Task description:
Your task is to copy the lines between the line containing "cad_parts[node].hide_render = cad_parts[node].hide_viewport" and the line containing "imported = [obj", counting both of those lines, and to emit nothing more.

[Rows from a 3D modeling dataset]
+ + + + + + +

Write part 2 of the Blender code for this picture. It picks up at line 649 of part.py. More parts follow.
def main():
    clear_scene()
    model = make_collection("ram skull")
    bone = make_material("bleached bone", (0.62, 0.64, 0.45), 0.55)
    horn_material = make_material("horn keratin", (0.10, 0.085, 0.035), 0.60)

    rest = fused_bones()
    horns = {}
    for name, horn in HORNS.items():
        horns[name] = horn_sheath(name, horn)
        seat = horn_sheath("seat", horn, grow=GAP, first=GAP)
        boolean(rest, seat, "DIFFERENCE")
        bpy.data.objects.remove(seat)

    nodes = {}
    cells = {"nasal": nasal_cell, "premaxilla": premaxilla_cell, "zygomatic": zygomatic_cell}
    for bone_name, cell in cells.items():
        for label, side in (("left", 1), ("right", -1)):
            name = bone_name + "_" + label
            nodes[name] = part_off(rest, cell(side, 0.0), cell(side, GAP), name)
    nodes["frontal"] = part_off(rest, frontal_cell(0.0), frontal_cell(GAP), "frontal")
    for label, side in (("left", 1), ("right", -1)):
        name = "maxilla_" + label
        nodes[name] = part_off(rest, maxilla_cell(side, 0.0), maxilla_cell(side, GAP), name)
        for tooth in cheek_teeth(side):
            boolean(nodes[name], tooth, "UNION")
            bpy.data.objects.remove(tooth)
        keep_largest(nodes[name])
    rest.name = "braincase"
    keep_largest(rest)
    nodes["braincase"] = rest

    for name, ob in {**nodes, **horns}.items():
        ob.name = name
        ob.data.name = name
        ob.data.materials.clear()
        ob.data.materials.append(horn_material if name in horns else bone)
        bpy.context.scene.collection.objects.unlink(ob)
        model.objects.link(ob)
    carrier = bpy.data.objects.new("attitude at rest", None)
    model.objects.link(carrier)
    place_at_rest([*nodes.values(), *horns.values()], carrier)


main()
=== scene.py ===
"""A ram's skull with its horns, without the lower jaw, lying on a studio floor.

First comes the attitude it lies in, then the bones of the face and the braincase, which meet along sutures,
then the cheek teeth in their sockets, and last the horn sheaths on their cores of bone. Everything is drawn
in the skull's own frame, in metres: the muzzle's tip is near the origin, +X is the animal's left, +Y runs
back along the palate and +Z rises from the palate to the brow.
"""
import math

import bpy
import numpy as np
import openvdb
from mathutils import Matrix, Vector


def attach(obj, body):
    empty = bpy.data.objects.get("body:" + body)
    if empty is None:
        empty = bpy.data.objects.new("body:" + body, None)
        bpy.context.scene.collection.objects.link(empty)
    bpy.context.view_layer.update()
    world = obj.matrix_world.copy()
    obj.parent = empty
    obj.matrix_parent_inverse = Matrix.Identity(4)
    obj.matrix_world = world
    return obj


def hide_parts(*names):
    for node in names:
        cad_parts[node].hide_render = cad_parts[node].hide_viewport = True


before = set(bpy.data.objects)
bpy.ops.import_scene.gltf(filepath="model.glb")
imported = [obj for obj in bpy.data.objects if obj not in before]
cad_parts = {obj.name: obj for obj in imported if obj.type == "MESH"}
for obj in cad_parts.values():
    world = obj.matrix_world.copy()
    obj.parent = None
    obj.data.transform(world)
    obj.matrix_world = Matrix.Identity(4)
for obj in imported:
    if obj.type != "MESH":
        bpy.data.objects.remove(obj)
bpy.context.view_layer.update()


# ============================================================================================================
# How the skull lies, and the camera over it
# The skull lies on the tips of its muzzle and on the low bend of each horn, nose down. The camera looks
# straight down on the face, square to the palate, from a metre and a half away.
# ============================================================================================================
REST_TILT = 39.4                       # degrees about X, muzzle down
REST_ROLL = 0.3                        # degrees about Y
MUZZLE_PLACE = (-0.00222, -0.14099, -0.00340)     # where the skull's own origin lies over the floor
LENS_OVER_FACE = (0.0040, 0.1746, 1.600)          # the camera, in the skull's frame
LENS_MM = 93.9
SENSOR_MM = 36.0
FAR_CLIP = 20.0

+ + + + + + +

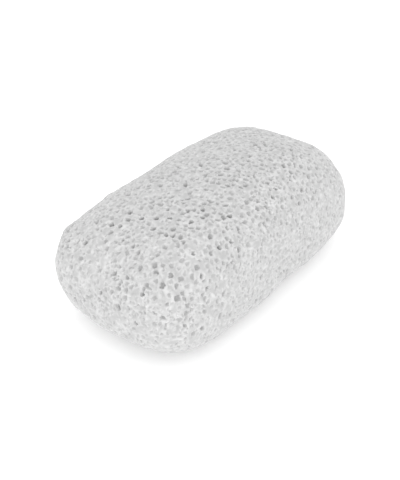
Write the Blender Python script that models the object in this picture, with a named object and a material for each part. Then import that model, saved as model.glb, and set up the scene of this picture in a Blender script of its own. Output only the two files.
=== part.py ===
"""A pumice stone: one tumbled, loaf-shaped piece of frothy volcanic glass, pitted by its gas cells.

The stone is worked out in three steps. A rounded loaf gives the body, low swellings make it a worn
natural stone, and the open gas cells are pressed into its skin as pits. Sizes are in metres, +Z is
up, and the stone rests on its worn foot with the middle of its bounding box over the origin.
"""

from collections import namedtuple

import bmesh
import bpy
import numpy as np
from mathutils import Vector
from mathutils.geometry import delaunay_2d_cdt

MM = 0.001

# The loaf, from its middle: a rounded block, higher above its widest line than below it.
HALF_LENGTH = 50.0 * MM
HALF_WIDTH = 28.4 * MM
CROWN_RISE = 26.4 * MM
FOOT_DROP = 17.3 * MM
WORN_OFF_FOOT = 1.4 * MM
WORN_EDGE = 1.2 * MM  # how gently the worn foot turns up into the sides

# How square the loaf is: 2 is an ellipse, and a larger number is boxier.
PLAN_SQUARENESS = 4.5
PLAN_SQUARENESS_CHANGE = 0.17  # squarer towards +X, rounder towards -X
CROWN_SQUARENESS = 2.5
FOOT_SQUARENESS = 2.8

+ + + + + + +

The reply:
        cad_parts[node].hide_render = cad_parts[node].hide_viewport = True


before = set(bpy.data.objects)
bpy.ops.import_scene.gltf(filepath="model.glb")
imported = [obj for obj in bpy.data.objects if obj not in before]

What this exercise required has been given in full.